The owners of Evanger’s Dog and Cat Food Company, obviously not the brightest criminals around, attempt to pull a fast one on the public and the FDA but was outed by blogger Phyllis Entis (AKA the foodbuglady) at eFoodAlert.
Remarkably, the essential detail that eluded the public, and possibly the FDA as well, was brought to light when Ms. Entis realized that Evanger’s test results of the duck pet food refuting FDA’s test results of the duck food were in fact test results for a completely different food than the FDA tested.
The food the FDA tested revealed that Evanger’s 100% grain-free duck pet food did not contain a lick or even a DNA scrap of duck meat.
Unbelievable as it may seem, Evanger’s had the audaciously or just plain stupidity to posted Evanger’s test results of that the duck dog food in dispute does indeed contain duck – were for a completely different brand of duck food.
Hoping that no one would notice the discrepancy, they tooted their little horn, crying indignantly that, by golly, their food does have duck in it and those meanies at the FDA were just trying to make their lives difficult.
Unfortunately, the attempt to fool the public backfired. Miserably.
What the owners of Evanger’s didn’t count on was the sharp eyes of food safety advocate, and microbiologist of note, Ms. Entis would notice that the two foods in question were completely different foods.
The FDA’s Warning Letter (bold added):
We found that the Evanger’s Grain-free Duck Pet Food product was adulterated.
Under Section 402(b)(1) of the FD&C Act, 21 U.S.C. § 342(b)(1), a food is deemed to be adulterated if any valuable constituent has been in whole or in part omitted or abstracted therefrom.
Our investigation revealed that a valuable constituent (duck) was not detected in the product and had been omitted or abstracted therefrom.
Furthermore, this product was misbranded. Under Section 403(a)(1) of the FD&C Act, 21 U.S.C. § 343(a)(1), a food is deemed to be misbranded if its labeling is false or misleading in any particular.
The labeling indicates that Evanger’s Grain-free Duck Pet Food contains duck, but the analytical sample results did not detect the presence of duck in the product.
Evanger’s response (paraphrased, bold added):
Evanger’s has supplied information to FDA which supports their assentation to be inaccurate. [spelling error not mine]
The products in question are: Evanger’s brand Super Premium Duck.
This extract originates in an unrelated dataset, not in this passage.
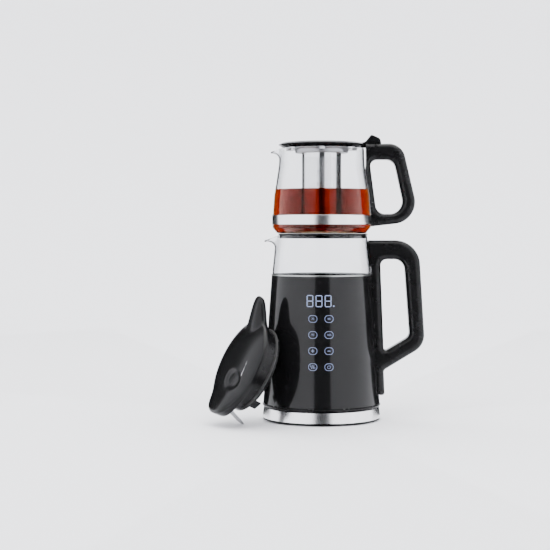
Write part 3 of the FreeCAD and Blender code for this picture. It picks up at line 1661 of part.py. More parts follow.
def check_all():
    """Stop with a message if any object failed or any sub-part has no valid shape."""
    document.recompute()
    for item in document.Objects:
        if "Invalid" in item.State or "Error" in item.State:
            raise RuntimeError("%s failed: %s" % (item.Label, item.State))
    for piece in sub_parts:
        if piece.Shape.isNull() or not piece.Shape.isValid() or not piece.Shape.Solids:
            raise RuntimeError("%s has no valid solid" % piece.Label)


def write_all():
    """Write each sub-part to its own STEP file."""
    os.makedirs("parts", exist_ok=True)
    for piece in sub_parts:
        piece.Shape.exportStep("parts/%s.step" % piece.Label)


build_all()
check_all()
write_all()
for piece in sub_parts:
    print("%-22s %2d solids %10.1f mm3" % (piece.Label, len(piece.Shape.Solids), piece.Shape.Volume))
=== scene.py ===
"""Looks of a glass kettle on its power base, with a glass teapot standing on its mouth.

Sizes in this file are millimetres. Meshes are made in metres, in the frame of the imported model:
+Z up, the handles along +X, the spouts along -X and the touch panel towards -Y.
"""

import logging
import math
from dataclasses import dataclass, field
from enum import Enum
from typing import Callable, Iterable, Optional, Sequence

import bmesh
import bpy
from mathutils import Matrix, Vector


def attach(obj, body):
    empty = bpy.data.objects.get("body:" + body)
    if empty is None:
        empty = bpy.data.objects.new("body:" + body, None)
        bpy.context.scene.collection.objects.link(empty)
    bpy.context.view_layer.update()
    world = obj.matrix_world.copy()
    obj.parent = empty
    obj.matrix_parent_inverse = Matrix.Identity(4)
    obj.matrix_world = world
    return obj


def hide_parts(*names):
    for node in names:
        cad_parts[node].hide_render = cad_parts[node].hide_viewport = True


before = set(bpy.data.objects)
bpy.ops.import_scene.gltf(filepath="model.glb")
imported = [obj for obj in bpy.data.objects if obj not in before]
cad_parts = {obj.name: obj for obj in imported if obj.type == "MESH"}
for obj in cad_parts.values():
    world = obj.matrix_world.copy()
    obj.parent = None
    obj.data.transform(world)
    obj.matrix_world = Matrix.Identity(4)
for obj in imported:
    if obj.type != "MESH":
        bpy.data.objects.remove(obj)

LOG = logging.getLogger("tea_maker")
MM = 0.001
Corner = tuple[float, ...]
Colour = tuple[float, float, float]


# ---------------------------------------------------------------------------------------------
# Shared shader effects
# ---------------------------------------------------------------------------------------------


class Grain(Enum):
    """Which fine relief a surface carries."""

    NONE = "none"
    MOULDED = "moulded"
    TURNED = "turned"
    PERFORATED = "perforated"


class Effects:
    """Shader node groups that more than one finish uses. Each is built once, on first use."""

    def __init__(self) -> None:
        """Start with no groups."""
        self._groups: dict[str, bpy.types.NodeTree] = {}

    @staticmethod
    def _open(name: str, inputs: Sequence[tuple[str, float]], outputs: Sequence[str]) -> tuple:
        """Make an empty group with a Vector input, number inputs and number outputs.

        Args:
            name: the group's name.
            inputs: name and default of each number that comes in.
            outputs: the name of each number that goes out.

        Returns:
            The tree, its input node and its output node.
        """
        tree = bpy.data.node_groups.new(name, "ShaderNodeTree")
        tree.interface.new_socket("Vector", in_out="INPUT", socket_type="NodeSocketVector")
        for label, default in inputs:
            socket = tree.interface.new_socket(label, in_out="INPUT", socket_type="NodeSocketFloat")
            socket.default_value = default
        for label in outputs:
            tree.interface.new_socket(label, in_out="OUTPUT", socket_type="NodeSocketFloat")
        return tree, tree.nodes.new("NodeGroupInput"), tree.nodes.new("NodeGroupOutput")

    @staticmethod
    def _math(tree: bpy.types.NodeTree, operation: str, *values: object) -> bpy.types.NodeSocket:
        """Add a Math node.

        Args:
            tree: the group it goes into.
            operation: the node's operation.
            values: a socket to link or a number for each input.

        Returns:
            The node's output.
        """
        node = tree.nodes.new("ShaderNodeMath")
        node.operation = operation
        for index, value in enumerate(values):
            if isinstance(value, bpy.types.NodeSocket):
                tree.links.new(value, node.inputs[index])
            else:
                node.inputs[index].default_value = value
        return node.outputs[0]

    def _round_the_axis(self, tree: bpy.types.NodeTree, vector: bpy.types.NodeSocket) -> tuple:
        """Turn a place into its angle round Z, its height and its reach.

        Args:
            tree: the group it goes into.
            vector: the place, in metres.

        Returns:
            The angle in radians, the height and the reach, as sockets.
        """
        parts = tree.nodes.new("ShaderNodeSeparateXYZ")
        tree.links.new(vector, parts.inputs[0])
        angle = self._math(tree, "ARCTAN2", parts.outputs["Y"], parts.outputs["X"])
        across = self._math(tree, "MULTIPLY", parts.outputs["X"], parts.outputs["X"])
        along = self._math(tree, "MULTIPLY", parts.outputs["Y"], parts.outputs["Y"])
        reach = self._math(tree, "SQRT", self._math(tree, "ADD", across, along))
        return angle, parts.outputs["Z"], reach

    def mottle(self) -> bpy.types.NodeTree:
        """Slow uneven gloss, as a wiped surface has. Returns the group."""
        if "mottle" not in self._groups:
            tree, entry, leave = self._open("mottle", [("Scale", 60.0)], ["Value"])
            noise = tree.nodes.new("ShaderNodeTexNoise")
            noise.inputs["Detail"].default_value = 3.0
            noise.inputs["Roughness"].default_value = 0.6
            tree.links.new(entry.outputs["Vector"], noise.inputs["Vector"])
            tree.links.new(entry.outputs["Scale"], noise.inputs["Scale"])
            tree.links.new(noise.outputs["Fac"], leave.inputs["Value"])
            self._groups["mottle"] = tree
        return self._groups["mottle"]

    def moulded(self) -> bpy.types.NodeTree:
        """Fine pebbled grain of a moulded part. Returns the group."""
        if "moulded" not in self._groups:
            tree, entry, leave = self._open("moulded", [("Scale", 1400.0)], ["Height"])
            cells = tree.nodes.new("ShaderNodeTexVoronoi")
            cells.feature = "SMOOTH_F1"
            cells.inputs["Smoothness"].default_value = 0.7
            tree.links.new(entry.outputs["Vector"], cells.inputs["Vector"])
            tree.links.new(entry.outputs["Scale"], cells.inputs["Scale"])
            tree.links.new(cells.outputs["Distance"], leave.inputs["Height"])
            self._groups["moulded"] = tree
        return self._groups["moulded"]

    def turned(self) -> bpy.types.NodeTree:
        """Brush lines that run round the Z axis. Returns the group."""
        if "turned" not in self._groups:
            tree, entry, leave = self._open("turned", [("Fineness", 5200.0)], ["Height"])
            angle, height, reach = self._round_the_axis(tree, entry.outputs["Vector"])
            fine = entry.outputs["Fineness"]
            place = tree.nodes.new("ShaderNodeCombineXYZ")
            tree.links.new(self._math(tree, "MULTIPLY", angle, 3.0), place.inputs["X"])
            tree.links.new(self._math(tree, "MULTIPLY", height, fine), place.inputs["Y"])
            tree.links.new(self._math(tree, "MULTIPLY", reach, fine), place.inputs["Z"])
            noise = tree.nodes.new("ShaderNodeTexNoise")
            noise.inputs["Scale"].default_value = 1.0
            noise.inputs["Detail"].default_value = 4.0
            tree.links.new(place.outputs[0], noise.inputs["Vector"])
            tree.links.new(noise.outputs["Fac"], leave.inputs["Height"])
            self._groups["turned"] = tree
        return self._groups["turned"]

    def perforated(self) -> bpy.types.NodeTree:
        """Rows of fine holes round the Z axis between two heights. Returns the group."""
        if "perforated" not in self._groups:
            sizes = [("Radius", 0.025), ("Pitch", 0.0009), ("Low", 0.253), ("High", 0.332)]
            tree, entry, leave = self._open("perforated", sizes, ["Height"])
            angle, height, _ = self._round_the_axis(tree, entry.outputs["Vector"])
            arc = self._math(tree, "MULTIPLY", angle, entry.outputs["Radius"])
            column = self._math(tree, "DIVIDE", arc, entry.outputs["Pitch"])
            row = self._math(tree, "DIVIDE", height, entry.outputs["Pitch"])
            shift = self._math(tree, "MULTIPLY", self._math(tree, "FLOOR", row), 0.5)
            near_column = self._math(tree, "SUBTRACT", self._math(
                tree, "FRACT", self._math(tree, "ADD", column, shift)), 0.5)
            near_row = self._math(tree, "SUBTRACT", self._math(tree, "FRACT", row), 0.5)
            distance = self._math(tree, "SQRT", self._math(
                tree, "ADD", self._math(tree, "MULTIPLY", near_column, near_column),
                self._math(tree, "MULTIPLY", near_row, near_row)))
            solid = self._math(tree, "GREATER_THAN", distance, 0.26)
            below = self._math(tree, "LESS_THAN", height, entry.outputs["Low"])
            above = self._math(tree, "GREATER_THAN", height, entry.outputs["High"])
            plain = self._math(tree, "MAXIMUM", below, above)
            tree.links.new(self._math(tree, "MAXIMUM", solid, plain), leave.inputs["Height"])
            self._groups["perforated"] = tree
        return self._groups["perforated"]

    def relief(self, grain: Grain) -> Optional[bpy.types.NodeTree]:
        """Give the group that makes a grain's height, or None for a plain surface."""
        makers = {Grain.MOULDED: self.moulded, Grain.TURNED: self.turned,
                  Grain.PERFORATED: self.perforated}
        return makers[grain]() if grain in makers else None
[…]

The firm’s DNA test results confirmed that there was Duck DNA present in Duck Lot #2401E02DK2.
Although Evanger’s has evidence that contradicts FDA findings, it is the policy of FDA to issue warning letters first while they continue their investigation. Therefore, we expect that there will be a warning letter posted on the FDA website in the near future.
The management of Evanger’s Dog & Cat Food Company, Inc. looks forward to continuing to working closely with the FDA, and we are confident that the resolution will be favorable for Evanger’s.
I hate to break it to you Evanger’s, but you will probably never receive a retraction from the FDA, nor will you ever be likely to receive a resolution favorable to your company from the FDA unless a day should come that pigs will be capable of flight.
I have to wonder also why Evanger’s knew to submit the food to a lab for testing one month before receiving FDA’s Warning Letter.
Is Evanger’s psychic? Did they have a crystal FDA ball which alerted them that they would need to perform a DNA species identification test on a food for a problem yet unforeseen?
Evanger’s food substitution shenanigans:
Evanger’s Grain Free 100% Duck Canned Dog and Cat Food; INGREDIENTS: Whole Dressed Duck and Duck Broth.
Evanger’s Super Premium Gold Dinner Duck & Sweet Potato Dinner; INGREDIENTS: Duck, Chicken Broth, Sweet Potatoes, Liver, etc.
Now I ask you, how is it reasonably possible that these two brands could ever be mistaken for one another by the company that manufactures them?